**Structured object records:**

-- Start --

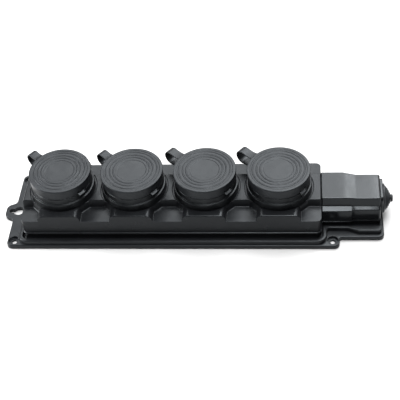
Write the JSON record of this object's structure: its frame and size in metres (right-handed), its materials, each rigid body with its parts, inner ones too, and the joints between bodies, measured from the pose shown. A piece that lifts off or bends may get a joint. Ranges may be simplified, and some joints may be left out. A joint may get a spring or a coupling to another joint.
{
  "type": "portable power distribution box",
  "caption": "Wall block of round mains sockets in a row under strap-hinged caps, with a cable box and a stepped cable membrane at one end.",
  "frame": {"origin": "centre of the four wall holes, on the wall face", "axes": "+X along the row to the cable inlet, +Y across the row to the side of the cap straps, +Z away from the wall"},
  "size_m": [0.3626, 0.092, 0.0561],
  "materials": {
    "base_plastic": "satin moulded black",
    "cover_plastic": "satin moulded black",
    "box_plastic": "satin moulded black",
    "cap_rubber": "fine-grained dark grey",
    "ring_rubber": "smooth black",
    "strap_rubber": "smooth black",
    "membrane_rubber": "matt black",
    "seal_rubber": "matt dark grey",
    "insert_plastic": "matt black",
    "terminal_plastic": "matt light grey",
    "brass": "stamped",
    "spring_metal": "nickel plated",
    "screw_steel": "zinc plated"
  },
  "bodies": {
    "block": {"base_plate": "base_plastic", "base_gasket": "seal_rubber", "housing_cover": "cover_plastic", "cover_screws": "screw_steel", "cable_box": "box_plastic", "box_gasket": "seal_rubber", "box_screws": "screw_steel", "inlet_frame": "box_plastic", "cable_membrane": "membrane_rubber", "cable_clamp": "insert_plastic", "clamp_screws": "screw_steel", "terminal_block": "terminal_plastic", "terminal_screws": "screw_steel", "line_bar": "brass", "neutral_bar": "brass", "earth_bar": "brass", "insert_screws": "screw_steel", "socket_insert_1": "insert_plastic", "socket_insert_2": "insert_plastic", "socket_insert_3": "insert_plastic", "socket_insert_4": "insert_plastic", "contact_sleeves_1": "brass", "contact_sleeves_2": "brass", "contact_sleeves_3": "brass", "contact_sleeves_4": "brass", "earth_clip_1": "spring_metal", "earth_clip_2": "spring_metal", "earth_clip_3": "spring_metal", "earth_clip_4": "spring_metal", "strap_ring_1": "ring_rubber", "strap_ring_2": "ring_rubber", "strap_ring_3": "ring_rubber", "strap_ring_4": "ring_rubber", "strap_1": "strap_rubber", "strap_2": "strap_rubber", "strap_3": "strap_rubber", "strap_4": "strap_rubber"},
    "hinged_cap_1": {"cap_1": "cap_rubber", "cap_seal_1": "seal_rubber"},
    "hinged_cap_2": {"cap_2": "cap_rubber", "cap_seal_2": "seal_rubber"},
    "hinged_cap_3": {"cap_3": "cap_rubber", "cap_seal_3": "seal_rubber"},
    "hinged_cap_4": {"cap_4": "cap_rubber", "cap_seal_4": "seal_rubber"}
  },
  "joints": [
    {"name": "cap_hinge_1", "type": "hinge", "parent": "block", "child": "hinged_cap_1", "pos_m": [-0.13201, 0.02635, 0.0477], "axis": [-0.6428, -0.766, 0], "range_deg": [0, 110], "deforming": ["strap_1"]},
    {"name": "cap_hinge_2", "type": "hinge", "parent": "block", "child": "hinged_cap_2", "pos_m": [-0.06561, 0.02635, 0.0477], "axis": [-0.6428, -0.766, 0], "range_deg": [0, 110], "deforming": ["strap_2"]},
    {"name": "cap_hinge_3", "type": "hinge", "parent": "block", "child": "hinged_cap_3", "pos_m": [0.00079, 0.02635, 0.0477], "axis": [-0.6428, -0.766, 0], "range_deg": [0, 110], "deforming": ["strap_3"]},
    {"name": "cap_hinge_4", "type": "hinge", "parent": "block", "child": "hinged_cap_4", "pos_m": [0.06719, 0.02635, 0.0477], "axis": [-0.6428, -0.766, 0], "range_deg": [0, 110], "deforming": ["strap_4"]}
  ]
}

-- End --
-- Start --

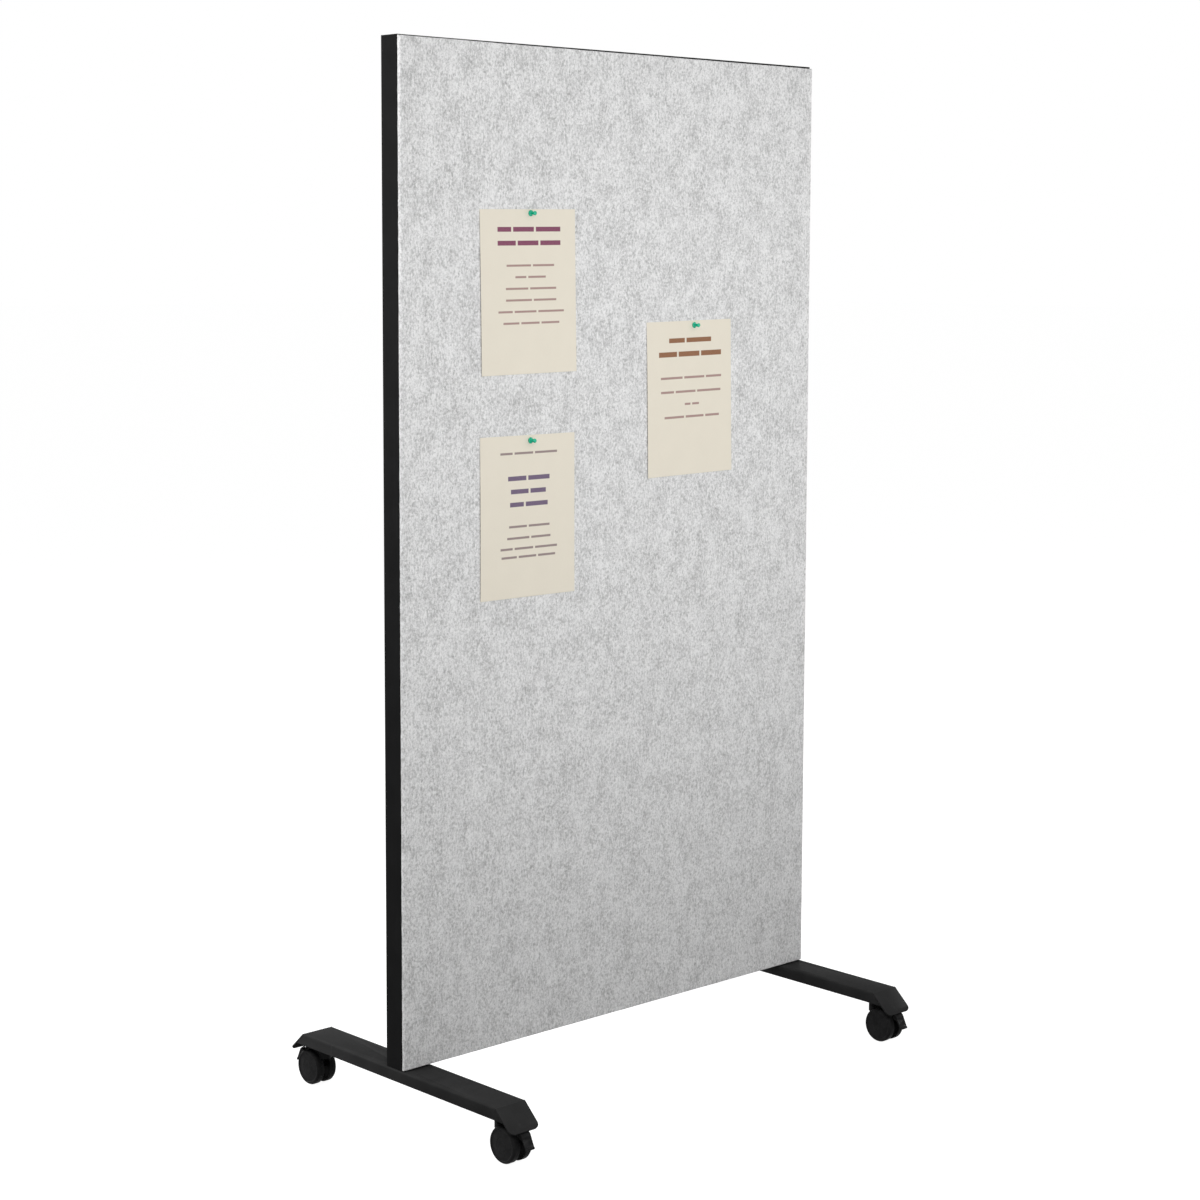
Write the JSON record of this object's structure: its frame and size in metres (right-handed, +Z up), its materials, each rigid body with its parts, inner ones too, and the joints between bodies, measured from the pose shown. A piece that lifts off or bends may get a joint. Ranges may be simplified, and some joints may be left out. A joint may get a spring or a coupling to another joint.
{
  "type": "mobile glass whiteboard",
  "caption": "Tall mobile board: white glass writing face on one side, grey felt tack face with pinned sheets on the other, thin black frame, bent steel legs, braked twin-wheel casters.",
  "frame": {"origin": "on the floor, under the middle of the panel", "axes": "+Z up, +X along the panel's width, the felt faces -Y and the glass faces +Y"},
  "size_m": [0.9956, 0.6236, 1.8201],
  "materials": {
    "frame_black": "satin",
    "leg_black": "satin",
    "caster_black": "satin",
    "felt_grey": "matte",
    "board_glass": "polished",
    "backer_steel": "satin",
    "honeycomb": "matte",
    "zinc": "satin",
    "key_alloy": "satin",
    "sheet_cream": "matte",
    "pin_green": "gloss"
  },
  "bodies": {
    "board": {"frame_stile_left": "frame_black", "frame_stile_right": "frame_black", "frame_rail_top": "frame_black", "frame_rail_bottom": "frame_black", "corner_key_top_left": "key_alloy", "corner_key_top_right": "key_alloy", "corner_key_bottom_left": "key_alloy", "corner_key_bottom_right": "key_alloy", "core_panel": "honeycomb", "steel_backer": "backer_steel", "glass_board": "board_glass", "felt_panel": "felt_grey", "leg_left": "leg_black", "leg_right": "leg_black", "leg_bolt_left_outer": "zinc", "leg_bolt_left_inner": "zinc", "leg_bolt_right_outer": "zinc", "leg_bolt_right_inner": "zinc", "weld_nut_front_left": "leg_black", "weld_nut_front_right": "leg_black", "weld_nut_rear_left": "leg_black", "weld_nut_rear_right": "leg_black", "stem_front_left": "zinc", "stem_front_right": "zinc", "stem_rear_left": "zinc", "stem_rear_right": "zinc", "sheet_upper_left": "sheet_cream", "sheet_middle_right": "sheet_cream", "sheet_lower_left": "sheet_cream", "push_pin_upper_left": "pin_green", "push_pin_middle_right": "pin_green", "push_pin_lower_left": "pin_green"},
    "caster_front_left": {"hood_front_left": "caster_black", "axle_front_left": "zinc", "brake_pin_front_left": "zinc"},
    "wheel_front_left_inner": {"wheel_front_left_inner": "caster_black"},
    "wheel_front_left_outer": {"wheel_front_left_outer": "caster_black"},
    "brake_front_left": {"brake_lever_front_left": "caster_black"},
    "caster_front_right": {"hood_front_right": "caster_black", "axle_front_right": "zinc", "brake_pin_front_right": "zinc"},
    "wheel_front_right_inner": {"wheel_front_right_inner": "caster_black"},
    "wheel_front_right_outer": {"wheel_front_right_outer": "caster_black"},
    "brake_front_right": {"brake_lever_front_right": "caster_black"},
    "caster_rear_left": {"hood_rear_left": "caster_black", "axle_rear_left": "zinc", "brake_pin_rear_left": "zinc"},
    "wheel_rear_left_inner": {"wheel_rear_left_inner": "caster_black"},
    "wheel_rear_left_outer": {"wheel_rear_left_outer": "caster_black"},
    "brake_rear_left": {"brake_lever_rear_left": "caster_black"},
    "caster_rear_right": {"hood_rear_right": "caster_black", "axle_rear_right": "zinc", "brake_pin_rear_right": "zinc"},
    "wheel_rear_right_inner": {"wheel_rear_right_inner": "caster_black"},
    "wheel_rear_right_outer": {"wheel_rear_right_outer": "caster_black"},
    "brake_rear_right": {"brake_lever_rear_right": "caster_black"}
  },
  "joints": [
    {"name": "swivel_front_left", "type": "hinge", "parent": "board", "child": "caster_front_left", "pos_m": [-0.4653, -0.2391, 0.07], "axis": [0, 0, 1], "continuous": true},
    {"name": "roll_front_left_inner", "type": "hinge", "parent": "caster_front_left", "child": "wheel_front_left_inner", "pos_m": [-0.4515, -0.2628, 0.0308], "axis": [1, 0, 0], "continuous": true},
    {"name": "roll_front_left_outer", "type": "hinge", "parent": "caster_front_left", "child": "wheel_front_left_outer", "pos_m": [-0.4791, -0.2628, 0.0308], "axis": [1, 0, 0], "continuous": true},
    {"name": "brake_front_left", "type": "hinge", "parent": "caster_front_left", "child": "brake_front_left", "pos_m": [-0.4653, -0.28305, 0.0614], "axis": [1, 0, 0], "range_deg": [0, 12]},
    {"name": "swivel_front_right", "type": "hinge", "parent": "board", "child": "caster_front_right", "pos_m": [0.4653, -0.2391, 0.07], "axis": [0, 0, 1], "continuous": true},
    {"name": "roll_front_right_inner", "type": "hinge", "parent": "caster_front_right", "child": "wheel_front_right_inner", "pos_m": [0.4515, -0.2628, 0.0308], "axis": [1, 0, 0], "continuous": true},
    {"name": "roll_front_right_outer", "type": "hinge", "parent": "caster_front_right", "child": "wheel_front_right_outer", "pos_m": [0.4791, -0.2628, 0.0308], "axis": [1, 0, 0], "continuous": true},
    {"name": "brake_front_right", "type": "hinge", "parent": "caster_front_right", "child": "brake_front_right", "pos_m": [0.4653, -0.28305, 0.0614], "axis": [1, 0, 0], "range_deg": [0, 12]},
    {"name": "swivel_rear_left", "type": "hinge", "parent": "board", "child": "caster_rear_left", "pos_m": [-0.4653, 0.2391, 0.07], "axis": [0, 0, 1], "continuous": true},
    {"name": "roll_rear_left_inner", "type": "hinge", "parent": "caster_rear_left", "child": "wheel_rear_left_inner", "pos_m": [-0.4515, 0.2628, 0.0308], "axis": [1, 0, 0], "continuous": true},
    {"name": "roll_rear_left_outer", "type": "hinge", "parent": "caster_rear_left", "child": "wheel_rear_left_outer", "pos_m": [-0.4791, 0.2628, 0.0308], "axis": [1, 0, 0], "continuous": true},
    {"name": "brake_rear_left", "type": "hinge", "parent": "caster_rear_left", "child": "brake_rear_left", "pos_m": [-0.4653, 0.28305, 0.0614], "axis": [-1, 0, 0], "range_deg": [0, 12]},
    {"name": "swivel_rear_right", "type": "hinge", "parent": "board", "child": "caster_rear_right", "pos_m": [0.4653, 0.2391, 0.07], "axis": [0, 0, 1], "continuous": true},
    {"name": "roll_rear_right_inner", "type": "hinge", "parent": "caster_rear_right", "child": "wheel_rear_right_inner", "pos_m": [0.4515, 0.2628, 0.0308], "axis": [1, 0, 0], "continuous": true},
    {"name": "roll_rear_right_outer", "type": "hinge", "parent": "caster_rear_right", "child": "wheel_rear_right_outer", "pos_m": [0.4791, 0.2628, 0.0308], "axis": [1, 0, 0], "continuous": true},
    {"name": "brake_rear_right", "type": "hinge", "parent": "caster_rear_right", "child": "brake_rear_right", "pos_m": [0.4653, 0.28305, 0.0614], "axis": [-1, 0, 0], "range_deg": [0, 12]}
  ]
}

-- End --

**Written task:**
Pull out all lines from the entries above that include the word "lifts".

**Solution to this task:**
Write the JSON record of this object's structure: its frame and size in metres (right-handed), its materials, each rigid body with its parts, inner ones too, and the joints between bodies, measured from the pose shown. A piece that lifts off or bends may get a joint. Ranges may be simplified, and some joints may be left out. A joint may get a spring or a coupling to another joint.
Write the JSON record of this object's structure: its frame and size in metres (right-handed, +Z up), its materials, each rigid body with its parts, inner ones too, and the joints between bodies, measured from the pose shown. A piece that lifts off or bends may get a joint. Ranges may be simplified, and some joints may be left out. A joint may get a spring or a coupling to another joint.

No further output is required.